Westbrook was 3-15 from the field and had three assists but four turnovers.
While it is nice to see he has confidence in his shot, he has to get his teammates more involved especially when he is struggling to shoot. Durant was obviously the hot hand but Westbrook kept putting up shots.
He needs to make the right decisions.
The good news for the Thunder is their dynamic duo remained aggressive, combining for 37 free throw attempts. The bad news is OKC needs to avoid fouling Dirk, who had 24 of Dallas' 36 free throw attempts.
Finally, OKC must continue to chase shooters off the three-point line.
They did a good job early in the game but did not keep it up as Dallas had good ball movement and ended up with nine baskets from downtown.
Avoiding foul trouble and keeping shooters off the arc is necessary for OKC to come back strong in Game 2.
Yes, Dallas won. However, it would be foolish to think they do not need to make adjustments on the defensive end of the floor.
Dirk's great game masked some of the things Dallas needs to work on if they want to go back to OKC with a 2-0 series lead.
The zone was effective against Westbrook's dribble penetration. However, the same scheme did not work against Durant.
As a gifted scorer, Dallas might have to live with Durant's damage the same way OKC has to live with Dirk.
If the defensive plan is to let Durant score and shut everyone else down, then Dallas failed in Game 1. Durant and James Harden made plays that got their teammates involved.
Remember all those easy dunks Serge Ibaka had?
It may not have felt like a big deal in the moment, but his quiet 17 points allowed OKC to stay in the game when the Mavs had the momentum.
Dallas needs to tighten up on defense and stop the ball.
Dallas shot 53 percent from the field, which limits the opportunities for OKC to grab defensive rebounds.
Even so, the Thunder grabbed more boards overall.
Both teams were even in defensive rebounds, but OKC grabbed three more offensive rebounds. Nick Collison alone had five offensive boards.
The Maverick bigs have to box out.
The Thunder have to avoid foul trouble, but they can hang their hats on their rebounding.
If they keep crashing the boards, they will be in good shape moving forward.
Once again, the bench came up big for Dallas.
Barea and Terry combined for 45 of the bench's 53 points.
For the Thunder, James Harden led the way with 12 of the bench's 22 points.
Dallas has one of the deepest benches in the NBA, and a depth advantage over the Thunder.

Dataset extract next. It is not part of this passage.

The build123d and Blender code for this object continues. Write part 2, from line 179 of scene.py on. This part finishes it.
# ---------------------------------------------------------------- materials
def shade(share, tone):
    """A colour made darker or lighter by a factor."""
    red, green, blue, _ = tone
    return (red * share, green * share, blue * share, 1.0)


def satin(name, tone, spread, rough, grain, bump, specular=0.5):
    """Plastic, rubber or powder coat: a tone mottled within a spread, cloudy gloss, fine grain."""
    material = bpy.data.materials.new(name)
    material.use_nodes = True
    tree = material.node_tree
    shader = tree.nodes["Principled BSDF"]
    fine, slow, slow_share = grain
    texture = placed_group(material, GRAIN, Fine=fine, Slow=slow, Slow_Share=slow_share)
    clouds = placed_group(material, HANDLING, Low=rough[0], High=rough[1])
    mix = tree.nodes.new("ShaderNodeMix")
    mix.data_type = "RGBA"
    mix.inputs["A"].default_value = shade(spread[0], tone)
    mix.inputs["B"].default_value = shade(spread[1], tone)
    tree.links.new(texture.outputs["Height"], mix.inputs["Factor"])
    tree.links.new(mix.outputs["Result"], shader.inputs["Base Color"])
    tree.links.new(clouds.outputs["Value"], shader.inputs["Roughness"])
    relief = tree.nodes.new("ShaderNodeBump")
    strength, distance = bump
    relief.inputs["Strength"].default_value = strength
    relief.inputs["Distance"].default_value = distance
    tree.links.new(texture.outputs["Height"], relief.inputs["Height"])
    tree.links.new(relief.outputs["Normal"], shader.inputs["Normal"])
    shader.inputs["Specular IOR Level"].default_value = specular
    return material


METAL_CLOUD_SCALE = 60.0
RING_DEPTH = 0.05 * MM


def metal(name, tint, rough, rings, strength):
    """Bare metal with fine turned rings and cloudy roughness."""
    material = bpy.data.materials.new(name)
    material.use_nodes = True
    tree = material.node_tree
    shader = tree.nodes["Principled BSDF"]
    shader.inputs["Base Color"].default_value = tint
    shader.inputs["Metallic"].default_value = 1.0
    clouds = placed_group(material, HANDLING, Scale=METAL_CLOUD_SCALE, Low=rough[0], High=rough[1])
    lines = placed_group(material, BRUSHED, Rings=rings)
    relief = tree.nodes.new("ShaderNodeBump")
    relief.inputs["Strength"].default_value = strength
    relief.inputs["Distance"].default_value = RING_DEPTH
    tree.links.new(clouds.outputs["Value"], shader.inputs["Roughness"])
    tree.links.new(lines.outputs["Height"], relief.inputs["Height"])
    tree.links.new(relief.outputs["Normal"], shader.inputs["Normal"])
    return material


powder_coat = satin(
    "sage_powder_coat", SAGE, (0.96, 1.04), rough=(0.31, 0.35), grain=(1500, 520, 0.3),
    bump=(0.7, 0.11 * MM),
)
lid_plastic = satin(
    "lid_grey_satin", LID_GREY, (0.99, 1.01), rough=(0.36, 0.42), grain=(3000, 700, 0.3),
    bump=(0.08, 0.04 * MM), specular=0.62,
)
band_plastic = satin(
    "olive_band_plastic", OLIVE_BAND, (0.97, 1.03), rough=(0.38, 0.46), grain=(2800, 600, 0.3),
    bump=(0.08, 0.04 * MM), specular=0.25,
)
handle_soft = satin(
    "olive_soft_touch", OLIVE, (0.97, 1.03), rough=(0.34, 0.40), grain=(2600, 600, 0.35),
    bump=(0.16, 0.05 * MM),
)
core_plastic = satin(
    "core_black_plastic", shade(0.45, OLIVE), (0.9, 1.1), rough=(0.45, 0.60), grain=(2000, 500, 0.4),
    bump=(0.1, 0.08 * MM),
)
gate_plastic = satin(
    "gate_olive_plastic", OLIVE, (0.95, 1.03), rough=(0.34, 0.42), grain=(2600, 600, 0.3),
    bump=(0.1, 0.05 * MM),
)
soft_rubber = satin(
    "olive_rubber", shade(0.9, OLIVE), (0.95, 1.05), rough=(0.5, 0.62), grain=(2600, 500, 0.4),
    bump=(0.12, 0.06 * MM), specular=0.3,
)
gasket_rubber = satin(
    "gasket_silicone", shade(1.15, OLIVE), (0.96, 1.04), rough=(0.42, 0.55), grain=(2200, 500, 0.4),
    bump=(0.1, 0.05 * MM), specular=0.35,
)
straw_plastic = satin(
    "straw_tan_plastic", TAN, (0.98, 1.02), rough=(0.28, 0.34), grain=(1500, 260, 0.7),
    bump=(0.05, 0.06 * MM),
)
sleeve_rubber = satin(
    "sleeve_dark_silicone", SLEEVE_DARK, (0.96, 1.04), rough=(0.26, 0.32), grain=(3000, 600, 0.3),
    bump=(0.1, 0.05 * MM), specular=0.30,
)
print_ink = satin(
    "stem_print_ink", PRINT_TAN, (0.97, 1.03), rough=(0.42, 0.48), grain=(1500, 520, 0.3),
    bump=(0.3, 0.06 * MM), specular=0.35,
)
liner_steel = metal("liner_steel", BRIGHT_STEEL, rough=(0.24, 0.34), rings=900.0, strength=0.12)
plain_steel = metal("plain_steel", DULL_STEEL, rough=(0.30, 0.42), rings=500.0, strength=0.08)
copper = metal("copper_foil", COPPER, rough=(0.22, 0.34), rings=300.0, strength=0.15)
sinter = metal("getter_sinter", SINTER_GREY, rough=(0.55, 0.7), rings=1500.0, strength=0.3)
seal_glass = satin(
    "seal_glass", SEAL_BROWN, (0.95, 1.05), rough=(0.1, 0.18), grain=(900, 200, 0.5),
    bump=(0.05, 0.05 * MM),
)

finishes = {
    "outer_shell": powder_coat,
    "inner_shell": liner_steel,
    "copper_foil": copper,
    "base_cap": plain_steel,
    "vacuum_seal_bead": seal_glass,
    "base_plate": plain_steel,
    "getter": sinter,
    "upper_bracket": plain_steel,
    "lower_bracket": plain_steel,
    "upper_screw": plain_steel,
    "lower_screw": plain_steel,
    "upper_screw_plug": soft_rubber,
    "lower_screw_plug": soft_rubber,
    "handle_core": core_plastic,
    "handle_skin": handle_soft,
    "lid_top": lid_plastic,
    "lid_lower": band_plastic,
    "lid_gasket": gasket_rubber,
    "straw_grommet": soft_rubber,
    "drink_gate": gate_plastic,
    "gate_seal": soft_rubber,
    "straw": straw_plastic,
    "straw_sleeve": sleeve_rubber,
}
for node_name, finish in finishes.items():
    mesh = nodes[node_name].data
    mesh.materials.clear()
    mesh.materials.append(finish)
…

OKC's bench cannot outscore Dallas' bench (at least not on the road) but the point differential between both cannot be 30 if the Thunder want to even the series.
This guy is key to narrowing the gap between both benches.

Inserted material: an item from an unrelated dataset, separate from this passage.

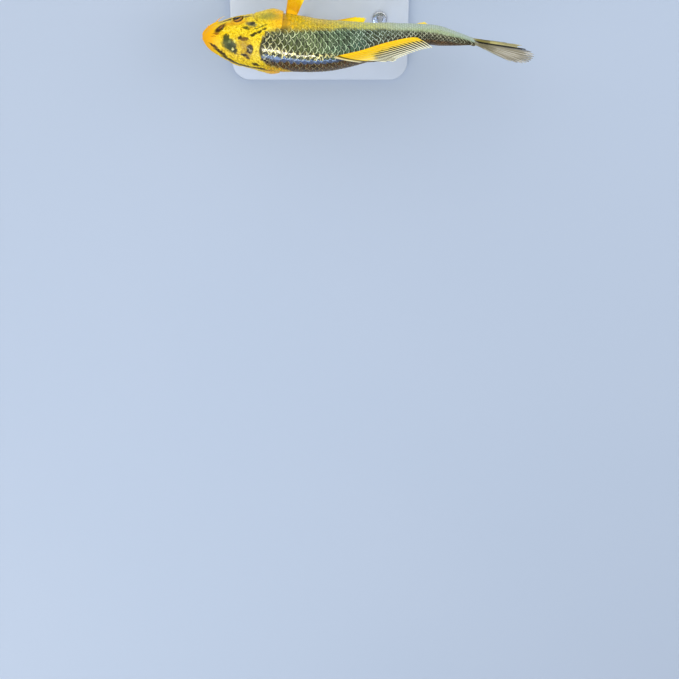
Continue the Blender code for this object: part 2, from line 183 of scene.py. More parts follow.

Trailing by double digits most of the second half, Scott Brooks decided to put Nate Robinson in the game to provide an offensive spark.
The little guy has not seen much playing time in this year's playoffs and it showed.

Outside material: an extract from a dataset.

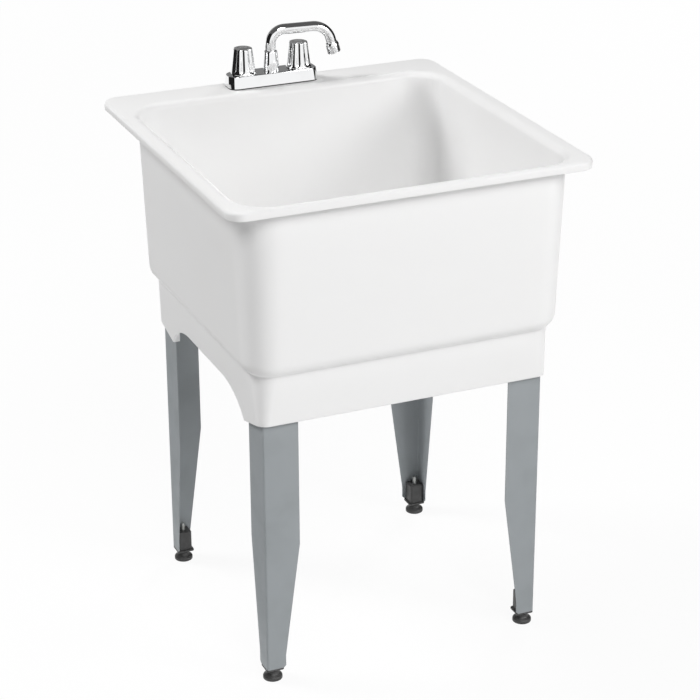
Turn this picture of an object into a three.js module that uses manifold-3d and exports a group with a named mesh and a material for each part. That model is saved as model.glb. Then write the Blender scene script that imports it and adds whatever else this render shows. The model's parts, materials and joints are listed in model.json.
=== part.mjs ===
// Utility laundry sink: a moulded tub on four angle-steel legs, with a two-handle faucet.
//
// Millimetres, +Z up. The origin is on the floor, under the middle of the rim.
// +X is to the user's right and +Y is to the back, where the faucet stands.

import * as THREE from "three";
import { mergeVertices } from "three/addons/utils/BufferGeometryUtils.js";
import Module from "manifold-3d";

const wasm = await Module();
wasm.setup();

// ---------------------------------------------------------------- driving sizes

// Rim: the tub's outline, seen from above
const RIM_WIDTH = 610;
const RIM_DEPTH = 624;
const RIM_HEIGHT = 836;
const RIM_CORNER = 28;
const RIM_EDGE = 5; // rounding of the rolled edge
const LIP_DROP = 14; // how far the rolled edge hangs down
const WALL = 4.5; // plastic wall
const CORNER_STEPS = 7; // facets in each rounded corner
const ARCH_STEPS = 7; // facets in each curved end of an arch
const FLUTE_STEPS = 5; // facets across each flute of a handle

// Bowl: how far its outer wall stands inside the rim, just under the rim
const SIDE_LEDGE = 26;
const FRONT_LEDGE = 14;
const BACK_DECK = 70;
const BOWL_CORNER = 60;
const BOWL_MOUTH_EDGE = 12; // rounding from the rim down into the bowl
const BOWL_DEPTH = 285; // rim to the edge of the floor
const BOWL_DRAFT = 9; // how far the wall leans in from rim to floor
const BOWL_FOOT = 21.5; // inside rounding between wall and floor
const FLOOR_FALL = 12; // the floor falls this much to the drain

// Skirt: carries the bowl, starts at a step under it, holds the legs
const SKIRT_STEP = 24; // inset of the skirt's top from the bowl wall's top
const SKIRT_LEAN = 6; // further inset at its lower edge
const SKIRT_TOP_CORNER = 34;
const SKIRT_FOOT_CORNER = 14;
const SKIRT_ROOT = 8; // bevel between the skirt's inside and the floor's underside
const SOCKET_FOOT_Z = 446; // lowest point of the four leg sockets, on the sides
const SKIRT_EDGE_Z = 463; // straight front and back edges, corners included
const ARCH_TOP_Z = 490; // arched side edges
const ARCH_SLOPE = 92; // length of each curved end of an arch
const ARCH_FOOT_PULL = 11; // how steeply that curve leaves the socket
const ARCH_CROWN_PULL = 51; // how long it runs level at the top
const SOCKET_DEPTH = 76;
const SOCKET_WALL = 6; // plastic outside the leg
const SOCKET_INNER_WALL = 4; // plastic inside the leg
const SOCKET_FIT = 0.3; // clearance round the leg

// Legs: steel angle with tapered flanges
const LEG_FLANGE = 60;
const LEG_STEEL = 1.6;
const LEG_BEND = 4; // outer radius of the fold
const LEG_TOE = 33; // flange width at the toe
const LEG_TOE_CUT = 4; // its clipped corner
const LEG_TAPER_TOP_Z = 245;
const LEG_TAPER_FOOT_Z = 45;

// Feet: plastic insert in the toe, threaded stud, round pad
const PAD_RADIUS = 16;
const PAD_HEIGHT = 10;
const PAD_RIM_HEIGHT = 6;
const PAD_HUB_RADIUS = 10;
const PAD_HUB_HEIGHT = 5;
const PAD_HUB_TAPER = 1;
const STUD_RADIUS = 4;
const STUD_LENGTH = 66;
const STUD_HEX = 6.5; // centre to corner of the hexagon
const STUD_HEX_HEIGHT = 4;
const INSERT_HEIGHT = 38;
const INSERT_SOLE = 3; // flange of the insert under the leg's end
const INSERT_SOLE_LIP = 30; // its width, just short of the toe flange
const FOOT_OFFSET = 14.5; // stud axis from the leg's outer faces

// Faucet, on four-inch centres
const FAUCET_X = -8; // a little left of the middle
const FAUCET_SETBACK = 31; // valve axes, in from the rim's back edge
const VALVE_SPACING = 101.6;
const COVER_WIDTH = 163;
const COVER_DEPTH = 46;
const COVER_HEIGHT = 20;
const COVER_CORNER = 15;
const COVER_EDGE = 3;
const COVER_WALL = 2.5;
const GASKET_THICKNESS = 2;
const GASKET_INSET = 1; // inside the cover's outline
const SHANK_RADIUS = 10.3;
const SHANK_BORE = 6.5;
const SHANK_LENGTH = 52;
const DECK_HOLE_RADIUS = 14.3;
const BARREL_RADIUS = 12;
const BARREL_RISE = 6; // barrel above the cover
const CARTRIDGE_RADIUS = 8.5;
const CARTRIDGE_LENGTH = 20;
const CARTRIDGE_FLANGE_RADIUS = 11.5;
const CARTRIDGE_FLANGE_HEIGHT = 2;
const BONNET_WALL = 3.2;
const BONNET_TOP = 2;
const STEM_RADIUS = 4.1;
const STEM_RISE = 18; // stem above the bonnet nut
const STEM_DEPTH = 17; // stem inside the cartridge
const BONNET_MOUTH_GAP = 2; // round the stem
const BONNET_CHAMFER = 1;
const WATERWAY_BAR = 13; // width and height of the bar that joins the valves
const HANDLE_FOOT_RADIUS = 22;
const HANDLE_TOP_RADIUS = 16.5;
const HANDLE_HEIGHT = 43;
const HANDLE_BAND = 3; // plain round band at its foot
const HANDLE_SHOULDER = 4; // from the band to where the flutes are full
const HANDLE_SHOULDER_INSET = 1;
const HANDLE_FLUTES = 8;
const HANDLE_FLUTE_DEPTH = 2.2;
const HANDLE_CROWN = 2; // rounding of the top edge
const HANDLE_CLEARANCE = 1.5; // above the cover
const HANDLE_WEB = 2; // web that the screw clamps
const HANDLE_HOLLOW_GAP = 1; // round the bonnet nut
const HANDLE_WELL_GAP = 1; // round the screw's head
const CAP_RADIUS = 9;
const CAP_HEIGHT = 3.5;
const CAP_SINK = 2.5; // how deep the cap sits in the handle
const CAP_CROWN_RADIUS = 5.4; // flat middle of its dome
const SCREW_RADIUS = 2;
const SCREW_LENGTH = 11;
const SCREW_HEAD_RADIUS = 4.2;
const SCREW_HEAD_HEIGHT = 2.6;
const SCREW_HEAD_ROUND = 1;
const SHANK_WASHER_RADIUS = 18;
const SHANK_WASHER_THICKNESS = 1.6;
const SHANK_NUT_RADIUS = 15;
const SHANK_NUT_HEIGHT = 9;
const WING_REACH = 4; // how far its wings stand out
const WING_THICKNESS = 5;
const WING_DROP = 4; // wings below the nut
const WING_START = 3; // wings from the nut's top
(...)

In his five minutes, Nate was 0-5 from the field. Most of his shots were way off.
Look for Nate to get more minutes as the series continues because he is capable of providing instant offense and being a pest on defense, as he proved with the Boston Celtics.
Robinson, like many role players, is at his best feeding off of the home crowd's energy. He did not have that kind of swagger on the road in Dallas.
Had he provided that spark in Game 1, the Thunder might have stolen the game from Dallas.
Everyone knows Dirk Nowitzki is not happy about what happened in 2006. There is a chance Dallas could redeem itself this year against the same team that came back from a 2-0 deficit to win the NBA title.
Before we get ahead of ourselves, the Conference Finals just started. Thinking about a 2006 rematch is disrespectful to all OKC and Chicago fans out there.
However, it is easy to notice the man is on a mission.
In Game 1, Dirk set a playoff record by making all 24 of his free throws. Paul Pierce set the previous mark with 21 in 2003.
As stated in a previous slide, Dirk finished with 48 points on 12-15 shooting. His efficiency was remarkable.
After averaging 4 blocks a game in the playoffs, Ibaka had trouble guarding Dirk. So did Kendrick Perkins, Collison, Durant and Thabo Sefolosha. Dirk rose up and made his off-balance shots look easy.
Not only that, but whenever the Thunder double teamed, he made the right decision by finding the open man.
Nowitzki needs to produce every game to keep up with the NBA's top scorer in Durant. Neither superstar can afford to have an off night as it may be the difference between winning and losing games.
Despite all the momentum Dallas had and how good they looked at times, something was not quite right.
Without looking at the scoreboard, it seemed like the Mavs were running away with Game 1, especially since Dirk was unstoppable and his performance overshadowed every other aspect of the game.
It was a good win for Dallas, but not a convincing win.
Despite the inability to guard Dirk, Westbrook's mediocre game and limited bench production, OKC hung around the entire game.
Turnovers, assists, and rebounds were virtually even for both teams. Dirk's points were offset by Durant's points. Westbrook's points were offset by Terry's points. This will likely continue throughout the series.
The biggest question is whether either team can lock the other down on defense.
Even if both teams consistently run up the scoreboard, the team avoiding foul trouble and the team with a bigger boost from its bench will ultimately come out on top.
Dallas is now up 1-0, but there is still a lot of good basketball to be played in this series.